There’s a book I love by Kevin DeYoung called Crazy Busy. Its about a man, a very busy one, writing a book about working on controlling the busyness in his life. What I also love about it is the fact that he hasn’t arrived in this area, and that he realizes its an evolving way of life. He’s not writing it as an expert, but as someone in the journey with the reader. That, is exactly what brings me to today's topic: No is the new black.
"Plant your roots deep, not wide"
This simply means that we should focus on a few little things with intent and passion versus giving our all to everything. By nature, I think I am a person who is not shy when it comes to responsibility. I take things head on and though adjusting to the flow of things aren’t always easy, I’m able by the grace of God, to handle it. Whether its coaching a team, entering a new job, taking on a project, ministry involvements, etc. Through this the one thing that I am learning is the virtue of balance and time. In the midst of all of these things, there is a need to not just do things, but do them well. One thing I never want to do is be a “Jack of all trades but master of none”…. Surprisingly, this two letter word has been helping me refine that in life.

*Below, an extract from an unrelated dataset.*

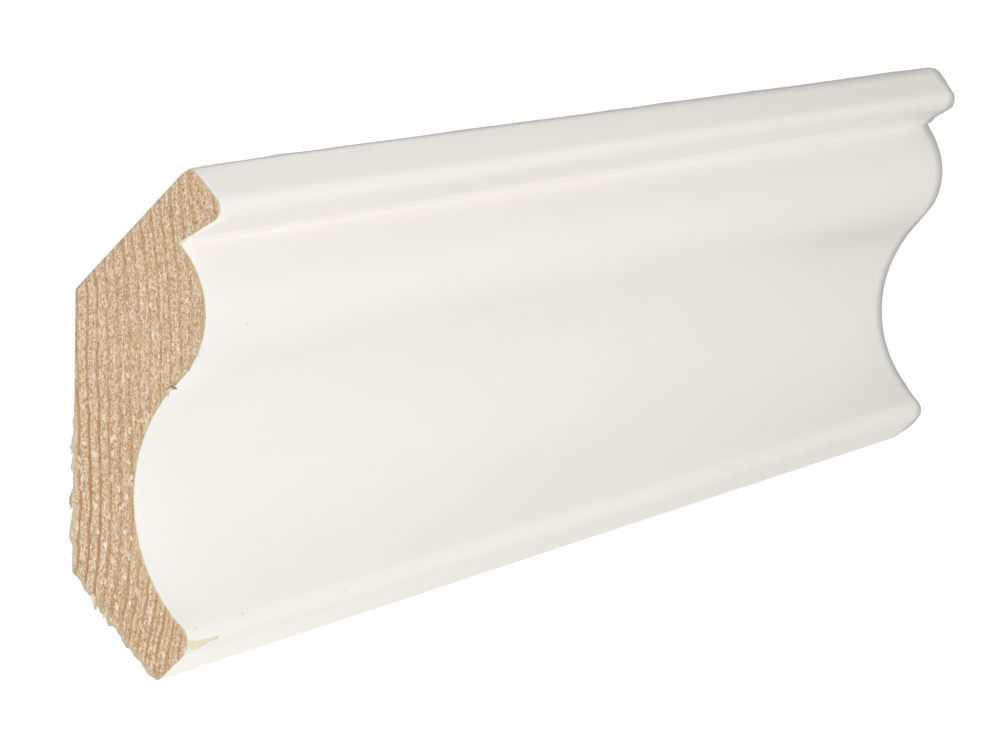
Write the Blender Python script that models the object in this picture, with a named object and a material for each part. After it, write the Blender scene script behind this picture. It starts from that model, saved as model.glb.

It is helping me get my priorities straight. Its helping me announce to others what my boundaries are and it is also opening up an access of much needed time for spiritual, relational and personal needs. It’s also helping me have time to renew strength and not be so scatter brained all of the time. I’ve even noticed the much that is gained in focused time with God because of it. I’ve learned a few things during the last couple of months so I thought I would share them. In Thorns and Lilies fashion, it wouldn’t be a blog if it didn’t include practical steps, so here we go:
It starts with a “No”
I am wholeheartedly a person who loves being with my family, friends, team and church family. I love the communities I am apart of and I thoroughly enjoy being around them. However, that can get really hectic real fast if I don’t decline two or three invites every now and then. It hasn’t always been easy to decline an invite or even an ask to come over my home but I know the feeling of being rested is better than being worn out with too many "yes" replies. Birthdays, weddings, baby showers and the like are important. I believe in showing up to support and celebrate people. I also believe movie dates and kickbacks are essential too, however if the balance isn’t real, the struggle will be. That’s in the book of Experiences Chapter 5 verse 2.
15 However, the report went around concerning Him all the more; and great multitudes came together to hear, and to be healed by Him of their infirmities. 16 So He Himself often withdrew into the wilderness and prayed. Luke 5:15-16
The grace to extend.
I by no means am saying there aren’t times when I’m not super involved in a project or a team. I have responsibilities to lead in certain areas and I don’t overlook the fact that it will be times I have to stretch myself in order for things to get done. I think when people believe it is a cookie cutter way of being in certain roles it brings frustration when you have to extend. Staying an extra hour later, helping someone when you didn’t intend to, or changing your schedule for something important can be aggravating to someone who has a “clock in clock out” mindset. The key to it, just as Jesus displays in Luke, is that he often retreated to pray. There is supernatural strength in that. If He gives me the grace to do it, I know I will recieve the help
I need when things feel like its too much.
Though there is grace to extend, there is also wisdom in it. There’s a difference between strain and grit. One is to perservere the other is to max out. I think we have to know the difference between when we need to roll our sleeves up and keep going versus when we need to check out and rest. Choose wisely!
When You said, “Seek My face,” My heart said to You, “Your face, LORD, I will seek.” Psalm 27:8
My No leaves room for my Yes.
During this process of being more steadfast in figuring out what is important and what is not, I’m realizing even the more that when I say no to something, it leaves room for my yes to more important, even pivotal things. Essential things like time with my family, building memories with friends, time to sleep, or time to relax for much needed “me time”. Some of what it leaves room for are spiritual. If I say no to time consuming things I leave room for prayer, quiet time with the Lord and time to study His word. At the end of the day, It will always be something. There will always be somewhere to be or someone you could be with. However, time in the secret place can’t be trumped by things of lesser value. Our help doesn’t come from a planner full of invites, it comes from God. So lets make time for that first.
Schedule a No
I have one day out of the week where I have nothing planned, Nada. Zilch. Nothing after work. Weekends don’t always work out because its so many different things that go on during a Saturday. However, when that specific day comes, I know it’s a day I can look forward to. A day where the only thing I plan on doing is going home and doing whatever I like. It could be a nap, cooking for the week, watching TV, or reading something interesting. Or, just simply sitting on the couch talking to my sister in my pajamas. It works for me and I enjoy It every week. Not only is it enjoyable, its needed.